> **Stated task**: Give back the full material, exactly as it reads.
————————
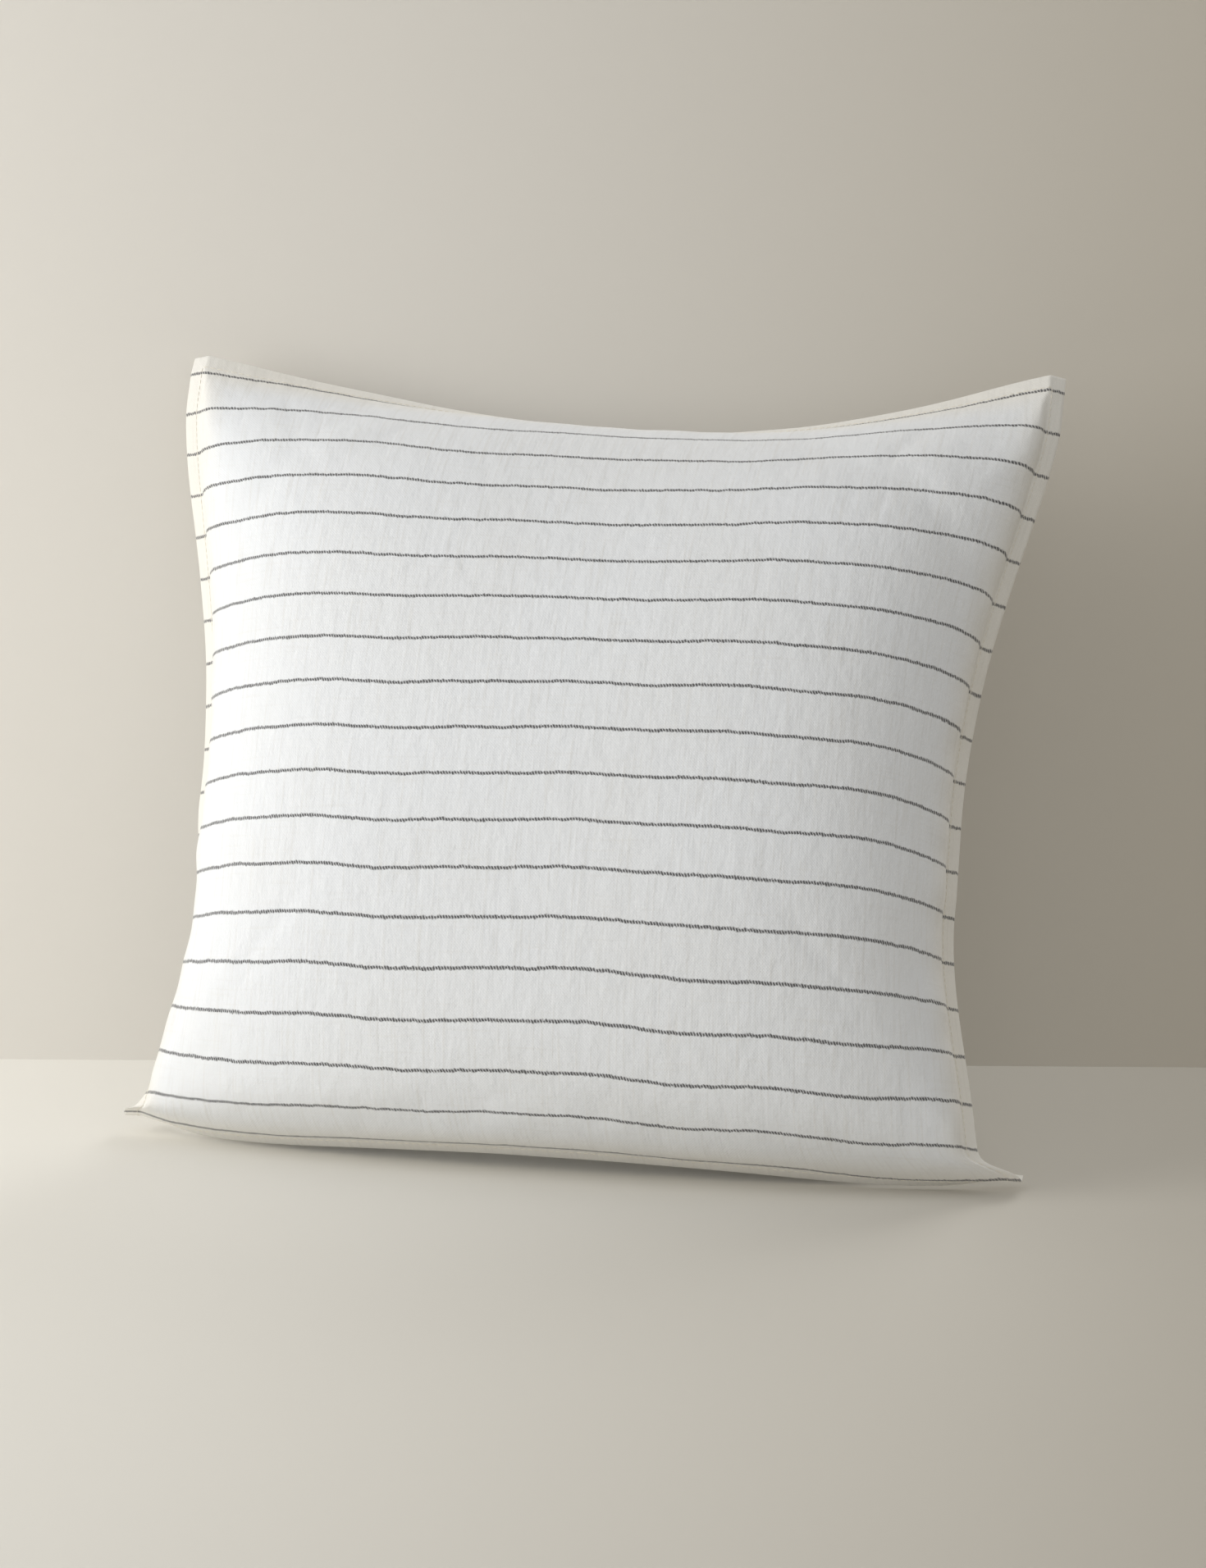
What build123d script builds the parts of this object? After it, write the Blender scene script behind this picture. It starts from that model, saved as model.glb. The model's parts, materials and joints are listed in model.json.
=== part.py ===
from build123d import *
import math
import os

# Square throw pillow, standing on its lower edge and leaning back (+Y); its front looks to -Y.
# Millimetres. The floor is Z = 0. The cushion is drawn in its own leaning plane, whose local
# X runs across, local Y runs up the cushion, and local Z points out of its front.

lean_angle = 26.5            # from the vertical
base_y = -104.5              # where the leaning plane meets the floor

# Cover, in the leaning plane
bottom_half_width = 238.0    # seam line, at the bottom corners
top_half_width = 245.0       # seam line, at the top corners
side_pull = 28.0             # how far each side pulls in between its corners
seam_bottom = 12.0           # height of the bottom seam up the plane
seam_top = 461.0             # height of the top corners of the seam
top_sag = 28.0               # how far the top edge sinks between its corners
flange_width = 11.0
corner_radius = 9.0

cover_wall = 1.2             # linen with its turnings
layer_gap = 1.8
ticking_wall = 0.8

# Crown of each half: height above the plane, and how far in from the seam line it is reached
crown_levels = [(0.0, 0.0), (25.0, 15.0), (42.0, 32.0), (56.0, 52.0), (66.0, 86.0), (73.0, 130.0)]
# Height of each level's lower side up the plane: the back sags to the floor
front_lower_side = [12.0, 26.0, 42.0, 64.0, 100.0, 150.0]
back_lower_side = [12.0, 0.0, 8.0, 48.0, 97.0, 150.0]
# Share of the reach by which a level's lower corners come in: the back is held wide by its zip
front_lower_share = 1.0
back_lower_share = 0.6

# Zip, on the flat strip of the back between two of its levels
zip_level = 3
zip_half_length = 168.0      # half of the opening
slot_half_width = 5.0
tape_depth = 1.5             # outer face of the tape, below the back's outer face
tape_thickness = 0.6
tape_inner_edge = 0.55
tape_outer_edge = 14.0
tape_overrun = 5.0           # tape beyond each end of the opening
coil_outer_edge = 2.6
coil_height = 1.2
stop_length = 2.5
trough_half_width = 16.0     # room that the zip takes from the inner pad
trough_depth = 4.6
trough_overrun = 8.0
stitch_width = 0.8
stitch_height = 0.4
flange_stitch_offset = 2.0   # from the seam line out to the middle of the flange's topstitch
zip_stitch_offset = 8.0      # from the middle of the opening to a row of stitches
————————
> **Right answer**:
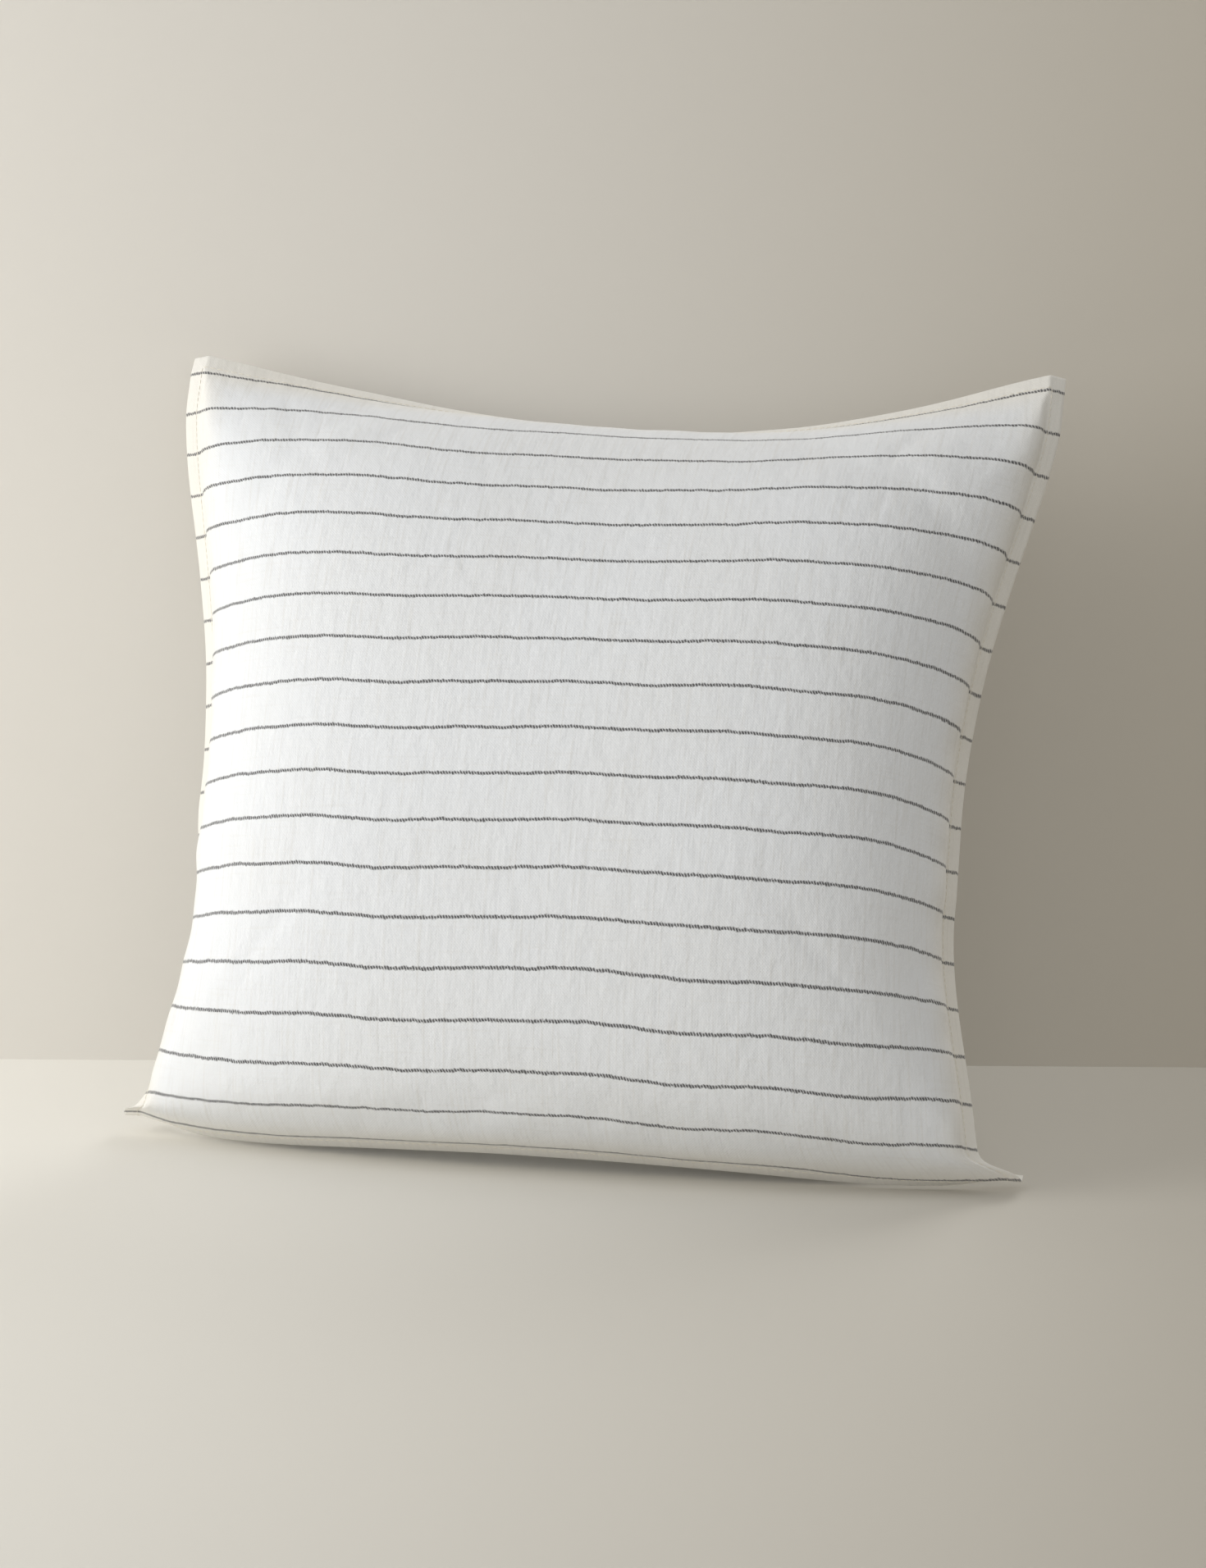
What build123d script builds the parts of this object? After it, write the Blender scene script behind this picture. It starts from that model, saved as model.glb. The model's parts, materials and joints are listed in model.json.
=== part.py ===
from build123d import *
import math
import os

# Square throw pillow, standing on its lower edge and leaning back (+Y); its front looks to -Y.
# Millimetres. The floor is Z = 0. The cushion is drawn in its own leaning plane, whose local
# X runs across, local Y runs up the cushion, and local Z points out of its front.

lean_angle = 26.5            # from the vertical
base_y = -104.5              # where the leaning plane meets the floor

# Cover, in the leaning plane
bottom_half_width = 238.0    # seam line, at the bottom corners
top_half_width = 245.0       # seam line, at the top corners
side_pull = 28.0             # how far each side pulls in between its corners
seam_bottom = 12.0           # height of the bottom seam up the plane
seam_top = 461.0             # height of the top corners of the seam
top_sag = 28.0               # how far the top edge sinks between its corners
flange_width = 11.0
corner_radius = 9.0

cover_wall = 1.2             # linen with its turnings
layer_gap = 1.8
ticking_wall = 0.8

# Crown of each half: height above the plane, and how far in from the seam line it is reached
crown_levels = [(0.0, 0.0), (25.0, 15.0), (42.0, 32.0), (56.0, 52.0), (66.0, 86.0), (73.0, 130.0)]
# Height of each level's lower side up the plane: the back sags to the floor
front_lower_side = [12.0, 26.0, 42.0, 64.0, 100.0, 150.0]
back_lower_side = [12.0, 0.0, 8.0, 48.0, 97.0, 150.0]
# Share of the reach by which a level's lower corners come in: the back is held wide by its zip
front_lower_share = 1.0
back_lower_share = 0.6

# Zip, on the flat strip of the back between two of its levels
zip_level = 3
zip_half_length = 168.0      # half of the opening
slot_half_width = 5.0
tape_depth = 1.5             # outer face of the tape, below the back's outer face
tape_thickness = 0.6
tape_inner_edge = 0.55
tape_outer_edge = 14.0
tape_overrun = 5.0           # tape beyond each end of the opening
coil_outer_edge = 2.6
coil_height = 1.2
stop_length = 2.5
trough_half_width = 16.0     # room that the zip takes from the inner pad
trough_depth = 4.6
trough_overrun = 8.0
stitch_width = 0.8
stitch_height = 0.4
flange_stitch_offset = 2.0   # from the seam line out to the middle of the flange's topstitch
zip_stitch_offset = 8.0      # from the middle of the opening to a row of stitches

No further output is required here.